Lysander's primary character trait is the same as Demetrius's primary character trait. As a matter of fact, the two of them are basically interchangeable. What operates strongly in both of them is the fact that both are ruled by their passions. When their passions are engaged, all they are able to focus on is getting those passions fulfilled. Neither one employs much, if any, thought in their pursuits of the objects of their desire, and when, through Puck's magic, and through the fickle-ness natural to this level of romantic passion, the object of their passions shift, they blindly go along with the new focus of their desires without a moment of self-questioning or regard for the abandoned love object. Lysander's primary character trait would be, then, mindless obedience to personal, passionate desire.
What is the character sketch of Lysander in A Midsummer Night's Dream?

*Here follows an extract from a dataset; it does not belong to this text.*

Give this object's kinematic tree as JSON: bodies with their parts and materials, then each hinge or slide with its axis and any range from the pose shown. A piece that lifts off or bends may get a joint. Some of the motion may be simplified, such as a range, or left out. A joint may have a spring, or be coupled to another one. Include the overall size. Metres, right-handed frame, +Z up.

We first meet Lysander in Act 1, sc. 1 when he, along with Demetrius and Hermia, is brought to Theseus by Egeus. Egeus doesn't want his daughter to marry Lysander. He says that Lysander has won Hermia's heart with sweet words and sweet actions and trinkets. This shows us that Lysander is a sentimental man. He is also clever because he is the one, at the end of the scene, who devises the plan for Hermia and him to escape to his aunt's home outside of Athens. He is also shown to be a passionate man when he awakens with the nectar on his eyes and sees Helena with whom he instantly falls in love. We also see a streak of meanness in him when he speaks to Hermia in Act 3, sc.2 and he thinks he's in love with Helena. Later, in Act 5, when he and the others are watching the play put on by Bottom and crew, his comments about the play and its performers are funny, which shows he has wit.
Who is Lysander's love interest in A Midsummer Night's Dream?
At the beginning of the play, Lysander is in love with Hermia and wants to marry her. However, Hermia's father, Egeus, refuses to give his permission for the marriage, preferring that his daughter marry Demetrius instead. As a consequence of Egeus's refusal, Lysander and Hermia decide to elope. Lysander proposes that they elope to his aunt's house and get married there in secret.
In the woods, however, Puck (accidentally) sprinkles Lysander's eyes with a love potion that makes Lysander fall in love with Helena. He remains in love with Helena until Puck gives him an antidote to the potion. Lysander's love for Helena is not a genuine love—as his love for Hermia is—but is merely a consequence of the love potion. Lysander is always really in love with Hermia.